As a leader, I have learned that harmony is contagious. The way you treat your own boundaries becomes the permission others need to treat theirs. If you respect rest, your team will believe it is safe to rest. If you begin meetings with calm, others will bring clarity. If you leave work on time sometimes, others will understand that leaving is not a sign of disloyalty. Leaders shape not only outcomes, but atmospheres. The culture you build is made of your personal habits.

And then there is the hard truth. Sometimes, harmony is impossible not because you lack discipline, but because something deeper is broken. If your work constantly drains you and gives nothing back, that is not imbalance. That is misalignment. If your home never brings peace, only noise, that is not a season. That is a call for repair. Harmony begins with honesty. You cannot play a song that your own strings refuse to carry.

I have learned to seek harmony not in perfection but in rhythm. The rhythm of giving and resting, of trying and letting go. The rhythm of knowing when to move and when to stop. Some days I fail. Some days I get it right. But every day I return to the same idea. I am not a scale trying to stay balanced. I am a song trying to stay true.

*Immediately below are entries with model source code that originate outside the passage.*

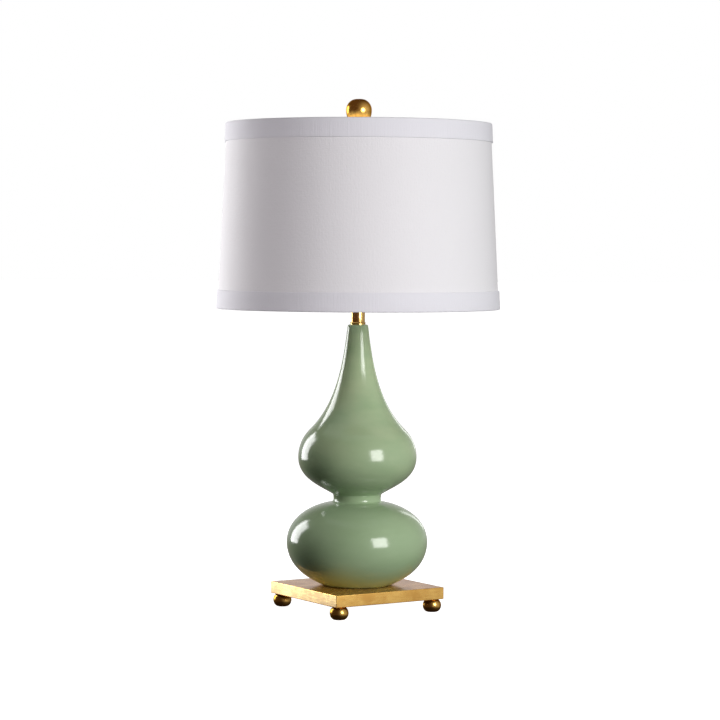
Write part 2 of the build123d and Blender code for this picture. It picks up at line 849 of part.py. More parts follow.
# --- finial ---------------------------------------------------------------------------
def finial_base():
    """Brass insert: a flange on the washer, a stem, a cup and a spigot in the ball."""
    bore = stud_radius + finial_bore_clearance
    flange_top = finial_seat + finial_flange_height
    cup_low = ball_seat - finial_cup_height
    blank = turned_polygon(
        (0, finial_seat),
        (finial_flange_radius, finial_seat),
        (finial_flange_radius, flange_top),
        (finial_stem_radius, flange_top + 0.8),
        (finial_stem_radius, cup_low - 0.5),
        (finial_cup_radius, ball_seat - 1.0),
        (finial_cup_radius, ball_seat),
        (finial_spigot_radius, ball_seat),
        (finial_spigot_radius, ball_seat + finial_spigot_length),
        (0, ball_seat + finial_spigot_length),
    )
    return blank - ring(bore, 0, finial_seat - 1, finial_seat + finial_bore_depth)


def finial_ball():
    ball = flattened_ball(finial_radius, finial_ball_low, finial_ball_high, finial_cup_radius, finial_top_flat)
    hole = ring(
        finial_spigot_radius + thread_clearance,
        0,
        -finial_ball_low - 1,
        finial_spigot_length - finial_ball_low + 0.5,
    )
    return at_height(ball - hole, ball_axis)


# --- the lamp -------------------------------------------------------------------------
def lamp():
    """Every sub-part in its place, by node name. A list is a group of separate solids."""
    parts = {f"foot_{name}": Pos(*place) * ball_foot() for name, place in foot_places().items()}
    parts |= {
        "foot_screws": [Pos(*place) * foot_screw() for place in foot_places().values()],
        "base_plate": base_plate(),
        "ceramic_body": ceramic_body(),
        "threaded_rod": threaded_rod(),
        "rod_washer": rod_washer(),
        "rod_lock_washer": rod_lock_washer(),
        "rod_nut": rod_nut(),
        "cord_bushing": cord_bushing(),
        "check_ring": check_ring(),
        "neck_tube": neck_tube(),
        "harp_saddle": harp_saddle(),
        "socket_cap": socket_cap(),
        "socket_shell": socket_shell(),
        "socket_liner": socket_liner(),
        "socket_core": socket_core(),
        "terminal_screws": terminal_screws(),
        "screw_shell": screw_shell(),
        "centre_contact": centre_contact(),
        "switch_shaft": switch_shaft(),
        "switch_key": switch_key(),
        "bulb_glass": bulb_glass(),
        "bulb_cap": bulb_cap(),
        "bulb_insulator": bulb_insulator(),
        "bulb_tip": bulb_tip(),
        "harp_bow": harp_bow(),
        "harp_sleeve_right": harp_sleeve(1),
        "harp_sleeve_left": harp_sleeve(-1),
        "harp_stud": harp_stud(),
        "spider_washer": spider_washer(),
        "spider_arms": spider_arms(),
        "shade_top_ring": shade_ring(shade_top, -1),
        "shade_bottom_ring": shade_ring(shade_bottom, 1),
        "shade_liner": shade_liner(),
        "shade_cover": shade_cover(),
        "shade_top_trim": shade_top_trim(),
        "shade_bottom_trim": shade_trim(shade_bottom, 1),
        "finial_base": finial_base(),
        "finial_ball": finial_ball(),
    }
    return parts


def write(parts, folder="parts"):
    os.makedirs(folder, exist_ok=True)
    for name, shape in parts.items():
        solids = shape if isinstance(shape, list) else [shape]
        export_step(Compound(children=[s for shape in solids for s in shape.solids()]), f"{folder}/{name}.step")


write(lamp())
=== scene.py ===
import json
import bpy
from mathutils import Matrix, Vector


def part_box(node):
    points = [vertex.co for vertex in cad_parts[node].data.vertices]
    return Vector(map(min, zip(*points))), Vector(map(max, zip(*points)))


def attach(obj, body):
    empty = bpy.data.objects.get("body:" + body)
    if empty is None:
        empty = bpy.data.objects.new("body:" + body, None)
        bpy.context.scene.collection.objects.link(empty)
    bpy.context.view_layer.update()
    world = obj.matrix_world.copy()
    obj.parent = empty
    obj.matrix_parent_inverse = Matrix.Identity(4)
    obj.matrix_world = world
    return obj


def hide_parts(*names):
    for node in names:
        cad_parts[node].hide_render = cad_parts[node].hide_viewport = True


bl_info = {
    "name": "Double Gourd Table Lamp",
    "version": (1, 0, 0),
    "blender": (4, 5, 0),
    "location": "3D View > Sidebar > Gourd Lamp",
    "description": "Models and finishes a glazed double-gourd table lamp around its packed frame",
    "category": "Object",
}

from math import atan2, cos, degrees, hypot, pi, radians, sin, tan

import bpy
from bpy.props import FloatProperty, FloatVectorProperty, IntProperty, PointerProperty
from bpy.types import NodeSocket, Operator, Panel, PropertyGroup
from mathutils import Quaternion, Vector, noise
from mathutils.geometry import interpolate_bezier

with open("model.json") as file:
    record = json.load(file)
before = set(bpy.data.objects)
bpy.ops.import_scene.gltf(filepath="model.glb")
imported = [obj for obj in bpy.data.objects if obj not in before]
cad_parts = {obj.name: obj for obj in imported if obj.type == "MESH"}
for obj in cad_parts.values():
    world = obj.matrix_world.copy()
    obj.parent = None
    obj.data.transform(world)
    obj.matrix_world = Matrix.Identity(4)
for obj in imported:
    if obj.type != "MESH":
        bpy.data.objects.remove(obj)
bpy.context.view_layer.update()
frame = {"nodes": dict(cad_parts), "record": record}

MM = 0.001
FULL_TURN = 2 * pi
UP = Vector((0, 0, 1))
WHITE = (1.0, 1.0, 1.0)
SEAM = radians(90 + 75)       # heading of the shade's seams: past the back, clear of the spider's arms
PICTURE_SHIFT = 2.192 / 720   # sideways, as a share of the picture's width


# --- sizes and colours that a user would change ---------------------------------------
def length(name, description, millimetres):
    return FloatProperty(
        name=name, description=description, default=millimetres * MM, unit="LENGTH", precision=5
    )


def angle(name, description, turn):
    return FloatProperty(name=name, description=description, default=radians(turn), subtype="ANGLE")


def watts(name, description, default):
    return FloatProperty(name=name, description=description, default=default, unit="POWER")


def share(name, description, default):
    return FloatProperty(name=name, description=description, default=default, min=0.0, max=1.0)


def colour(name, description, default):
    return FloatVectorProperty(
        name=name, description=description, default=default, subtype="COLOR", min=0.0, max=1.0
    )


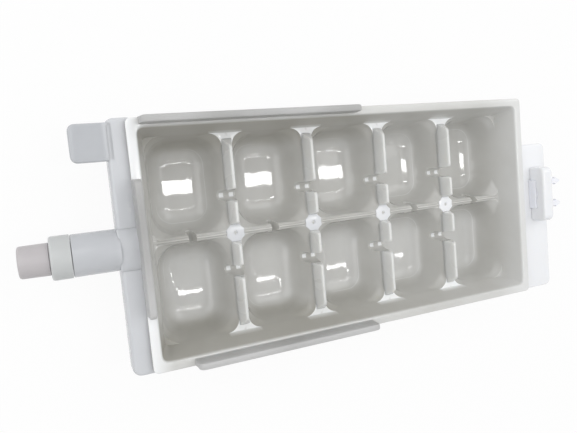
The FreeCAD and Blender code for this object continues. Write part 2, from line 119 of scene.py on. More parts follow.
def skin(rings, loop=False, start=False, end=False):
    """Points and faces of a skin over rings[k, n]: each ring is closed, ring k joins ring
    k + 1; loop joins the last ring to the first; start and end close with a centre point."""
    rings = np.asarray(rings, float)
    k, n = rings.shape[:2]
    points = rings.reshape(-1, 3)
    rows = k if loop else k - 1
    a = np.arange(rows)[:, None] * n + np.arange(n)[None, :]
    b = np.arange(rows)[:, None] * n + (np.arange(n)[None, :] + 1) % n
    quads = np.stack([a, b, (b + n) % (k * n), (a + n) % (k * n)], -1).reshape(-1, 4)
    faces = quads.tolist()
    for wanted, row in ((start, 0), (end, k - 1)):
        if wanted:
            points = np.vstack([points, rings[row].mean(0)])
            first = row * n + np.arange(n)
            fan = np.stack([first, np.roll(first, -1), np.full(n, len(points) - 1)], -1)
            faces += fan.tolist()
    return points, faces


def gather(name, skins, smooth=40):
    """One piece from several skins."""
    points, faces, base = [], [], 0
    for p, f in skins:
        points.append(p)
        faces += [[base + i for i in face] for face in f]
        base += len(p)
    return new_piece(name, np.vstack(points), faces, smooth)


print("a skin over 3 rings of 8 points has", len(skin(np.zeros((3, 8, 3)))[1]), "faces")

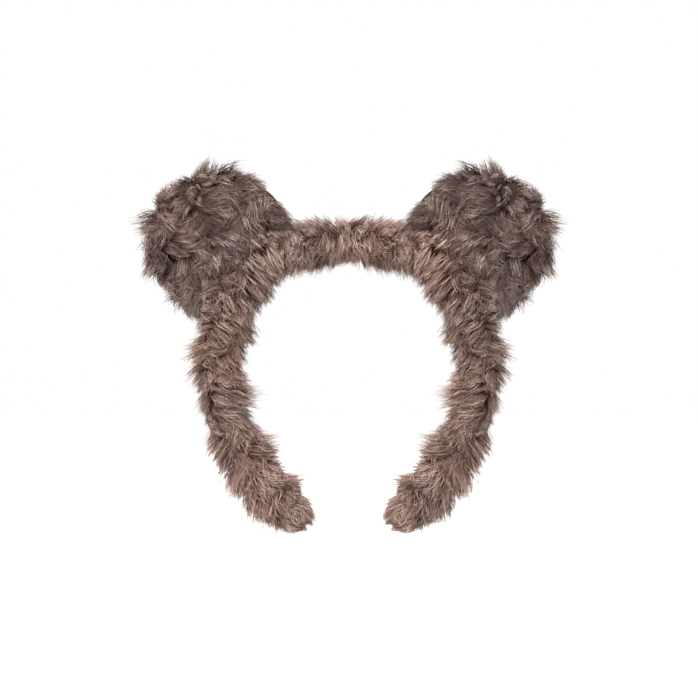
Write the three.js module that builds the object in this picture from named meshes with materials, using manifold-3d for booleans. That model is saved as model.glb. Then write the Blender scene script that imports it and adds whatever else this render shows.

As I finish writing, the candle beside me burns lower. Its flame is quiet, steady, and sure. It does not fight the darkness, it simply fulfills its purpose. That is the image I will keep. Work that lifts life. Life that restores work. A circle that feeds itself with care.

So, my friend, if you are tired tonight, or feeling stretched thin, do one small thing that brings you harmony. A pause, a breath, a walk, a talk, a moment of silence before sleep. Let it remind you that you do not have to balance everything. You only need to move in tune with yourself.